> [Problem to work on]: Only the lines from the start up to and including the line containing "9.0, 10.8, 12.0]])" should be repeated, word for word.

-- Start Records for the task --

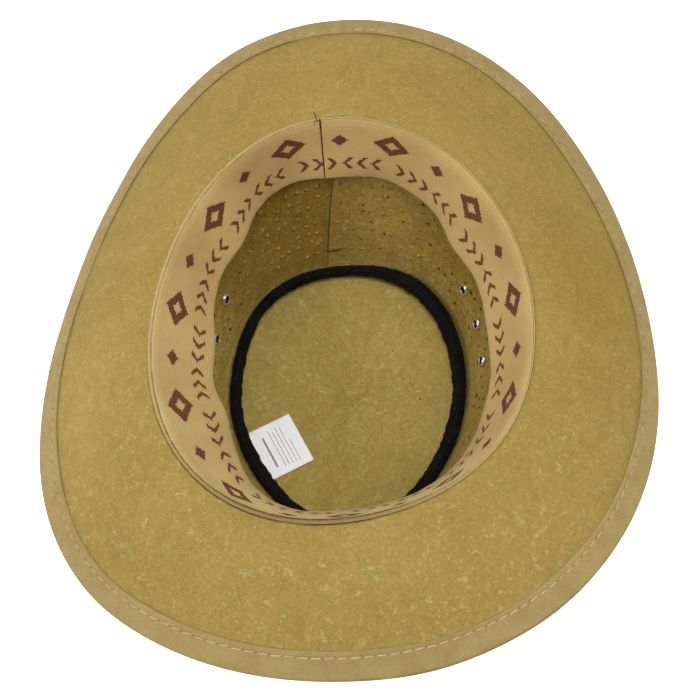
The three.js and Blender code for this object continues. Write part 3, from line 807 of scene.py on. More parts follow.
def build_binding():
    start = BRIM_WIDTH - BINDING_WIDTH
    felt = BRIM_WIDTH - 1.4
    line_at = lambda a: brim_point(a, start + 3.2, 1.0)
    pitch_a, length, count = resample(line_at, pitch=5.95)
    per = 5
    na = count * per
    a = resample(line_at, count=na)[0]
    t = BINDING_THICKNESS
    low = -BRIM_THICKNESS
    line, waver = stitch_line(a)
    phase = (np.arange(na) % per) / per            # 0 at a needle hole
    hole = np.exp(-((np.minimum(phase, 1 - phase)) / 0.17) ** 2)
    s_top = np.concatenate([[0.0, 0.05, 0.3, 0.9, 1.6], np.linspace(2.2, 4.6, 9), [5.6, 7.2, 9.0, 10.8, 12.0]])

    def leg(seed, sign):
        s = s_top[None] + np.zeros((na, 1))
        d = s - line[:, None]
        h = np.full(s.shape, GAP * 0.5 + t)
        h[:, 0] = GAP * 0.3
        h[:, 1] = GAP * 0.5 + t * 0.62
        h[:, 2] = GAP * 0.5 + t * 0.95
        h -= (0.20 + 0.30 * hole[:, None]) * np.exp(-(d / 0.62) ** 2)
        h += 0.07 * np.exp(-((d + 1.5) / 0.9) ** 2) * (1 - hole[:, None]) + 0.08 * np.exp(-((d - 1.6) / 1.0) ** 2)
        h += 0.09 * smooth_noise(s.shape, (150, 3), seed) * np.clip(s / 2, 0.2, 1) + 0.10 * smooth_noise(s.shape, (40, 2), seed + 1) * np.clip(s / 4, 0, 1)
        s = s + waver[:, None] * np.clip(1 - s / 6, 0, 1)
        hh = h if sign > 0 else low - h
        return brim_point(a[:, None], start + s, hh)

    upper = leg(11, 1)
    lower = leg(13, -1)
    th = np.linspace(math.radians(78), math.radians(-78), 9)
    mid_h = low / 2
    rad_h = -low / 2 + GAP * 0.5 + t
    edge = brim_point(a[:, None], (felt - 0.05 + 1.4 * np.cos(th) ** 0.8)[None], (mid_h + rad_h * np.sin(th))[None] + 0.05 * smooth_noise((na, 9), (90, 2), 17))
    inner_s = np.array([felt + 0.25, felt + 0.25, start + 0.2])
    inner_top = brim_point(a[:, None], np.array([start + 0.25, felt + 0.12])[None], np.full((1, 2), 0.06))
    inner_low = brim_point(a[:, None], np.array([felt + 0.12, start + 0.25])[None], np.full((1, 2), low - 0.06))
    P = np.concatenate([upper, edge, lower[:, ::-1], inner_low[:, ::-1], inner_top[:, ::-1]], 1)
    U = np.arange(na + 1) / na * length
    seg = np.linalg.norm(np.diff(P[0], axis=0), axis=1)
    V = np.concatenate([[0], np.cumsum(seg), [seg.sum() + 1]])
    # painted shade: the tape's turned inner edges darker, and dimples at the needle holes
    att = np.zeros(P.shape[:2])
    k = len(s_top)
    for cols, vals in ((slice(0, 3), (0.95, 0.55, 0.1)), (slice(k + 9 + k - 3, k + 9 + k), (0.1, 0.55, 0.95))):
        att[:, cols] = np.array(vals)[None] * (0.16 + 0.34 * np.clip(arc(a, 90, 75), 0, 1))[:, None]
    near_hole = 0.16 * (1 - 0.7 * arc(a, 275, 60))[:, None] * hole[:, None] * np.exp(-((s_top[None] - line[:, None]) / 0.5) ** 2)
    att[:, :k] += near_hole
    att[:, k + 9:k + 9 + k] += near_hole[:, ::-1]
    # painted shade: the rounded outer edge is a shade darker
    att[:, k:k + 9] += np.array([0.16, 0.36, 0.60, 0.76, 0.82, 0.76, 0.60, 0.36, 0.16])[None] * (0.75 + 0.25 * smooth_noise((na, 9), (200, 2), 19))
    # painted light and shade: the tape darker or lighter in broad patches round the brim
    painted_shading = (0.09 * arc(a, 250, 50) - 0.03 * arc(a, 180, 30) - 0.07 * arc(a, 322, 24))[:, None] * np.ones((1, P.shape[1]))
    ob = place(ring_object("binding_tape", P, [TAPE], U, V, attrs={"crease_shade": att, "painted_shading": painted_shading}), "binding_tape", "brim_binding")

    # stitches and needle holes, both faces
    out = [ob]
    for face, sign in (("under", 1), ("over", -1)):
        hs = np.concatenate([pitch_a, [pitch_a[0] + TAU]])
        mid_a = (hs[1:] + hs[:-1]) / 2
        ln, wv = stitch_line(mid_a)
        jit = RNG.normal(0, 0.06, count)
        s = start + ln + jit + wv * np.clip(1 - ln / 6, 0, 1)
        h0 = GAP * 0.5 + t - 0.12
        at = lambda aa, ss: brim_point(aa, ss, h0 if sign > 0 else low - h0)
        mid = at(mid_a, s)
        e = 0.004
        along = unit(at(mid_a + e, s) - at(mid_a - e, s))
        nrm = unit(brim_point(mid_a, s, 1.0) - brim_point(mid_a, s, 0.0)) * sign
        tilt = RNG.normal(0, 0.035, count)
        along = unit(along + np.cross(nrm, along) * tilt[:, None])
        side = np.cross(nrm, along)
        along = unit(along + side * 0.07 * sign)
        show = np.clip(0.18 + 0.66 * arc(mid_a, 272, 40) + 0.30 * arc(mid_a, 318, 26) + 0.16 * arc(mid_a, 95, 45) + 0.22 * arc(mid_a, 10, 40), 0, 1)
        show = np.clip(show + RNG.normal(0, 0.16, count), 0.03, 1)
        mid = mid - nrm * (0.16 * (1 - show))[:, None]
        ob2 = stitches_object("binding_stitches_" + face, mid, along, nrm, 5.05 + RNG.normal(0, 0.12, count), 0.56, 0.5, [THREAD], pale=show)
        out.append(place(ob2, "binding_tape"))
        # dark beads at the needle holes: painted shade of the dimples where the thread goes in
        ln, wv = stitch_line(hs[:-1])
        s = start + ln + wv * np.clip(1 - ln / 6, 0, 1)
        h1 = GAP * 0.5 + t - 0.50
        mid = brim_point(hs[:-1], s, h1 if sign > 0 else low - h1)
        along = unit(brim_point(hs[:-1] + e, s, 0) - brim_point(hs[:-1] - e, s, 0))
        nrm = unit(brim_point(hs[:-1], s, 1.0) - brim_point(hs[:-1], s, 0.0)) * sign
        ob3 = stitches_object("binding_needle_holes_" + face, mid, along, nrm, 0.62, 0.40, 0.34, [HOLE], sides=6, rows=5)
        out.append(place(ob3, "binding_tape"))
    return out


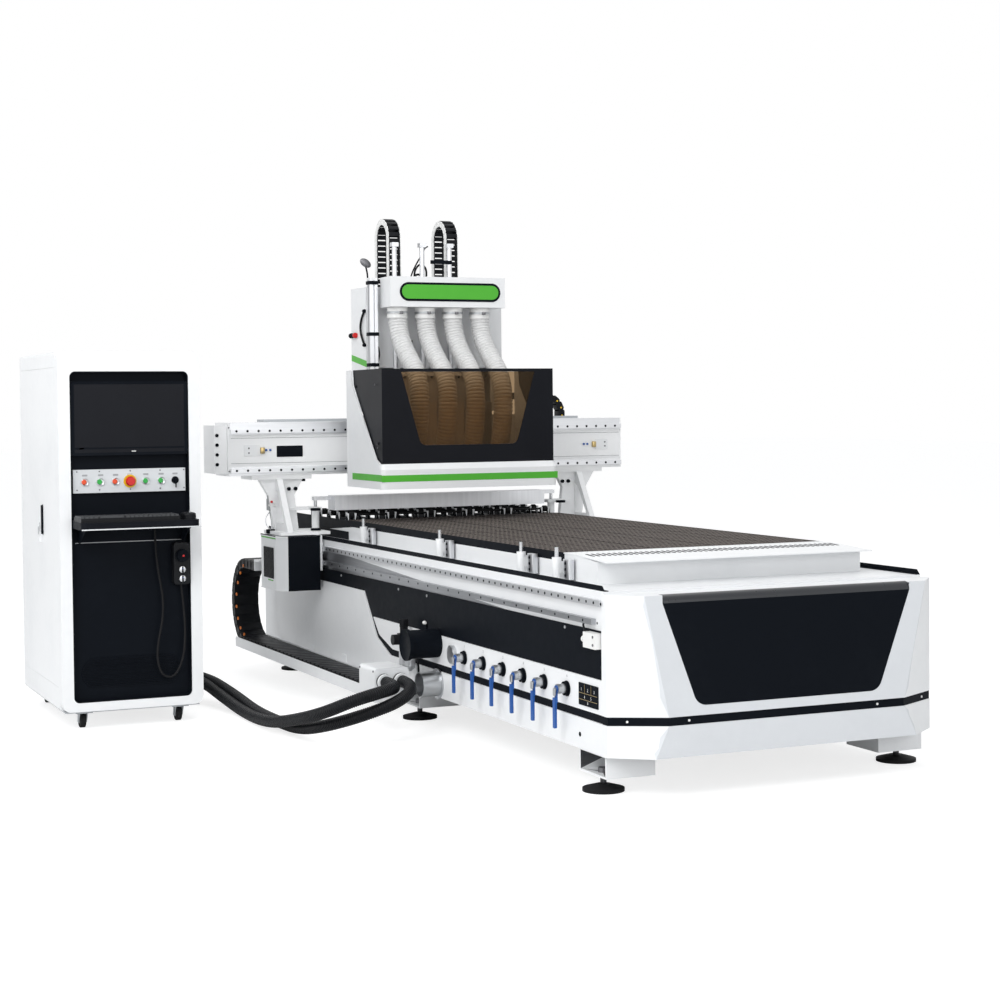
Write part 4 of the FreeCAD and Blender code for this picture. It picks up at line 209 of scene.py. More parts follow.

-- End Records for the task --

> [Response to the task]:
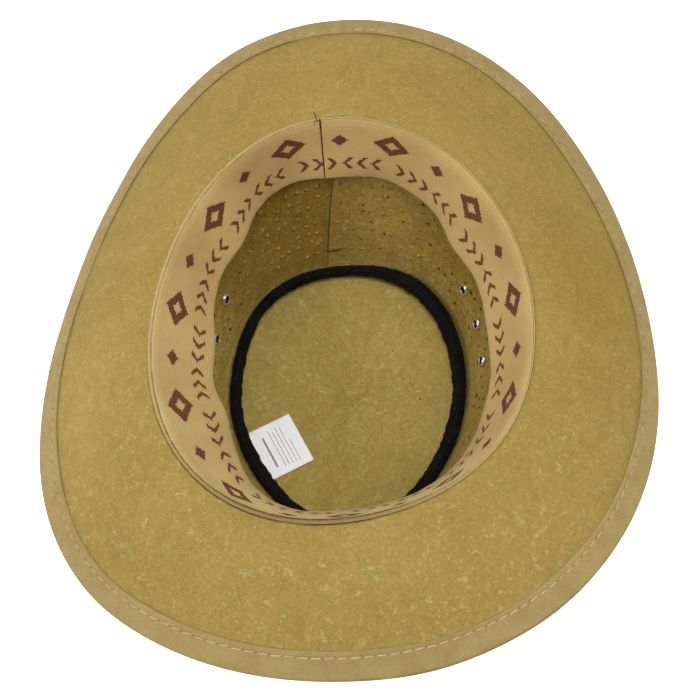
The three.js and Blender code for this object continues. Write part 3, from line 807 of scene.py on. More parts follow.
def build_binding():
    start = BRIM_WIDTH - BINDING_WIDTH
    felt = BRIM_WIDTH - 1.4
    line_at = lambda a: brim_point(a, start + 3.2, 1.0)
    pitch_a, length, count = resample(line_at, pitch=5.95)
    per = 5
    na = count * per
    a = resample(line_at, count=na)[0]
    t = BINDING_THICKNESS
    low = -BRIM_THICKNESS
    line, waver = stitch_line(a)
    phase = (np.arange(na) % per) / per            # 0 at a needle hole
    hole = np.exp(-((np.minimum(phase, 1 - phase)) / 0.17) ** 2)
    s_top = np.concatenate([[0.0, 0.05, 0.3, 0.9, 1.6], np.linspace(2.2, 4.6, 9), [5.6, 7.2, 9.0, 10.8, 12.0]])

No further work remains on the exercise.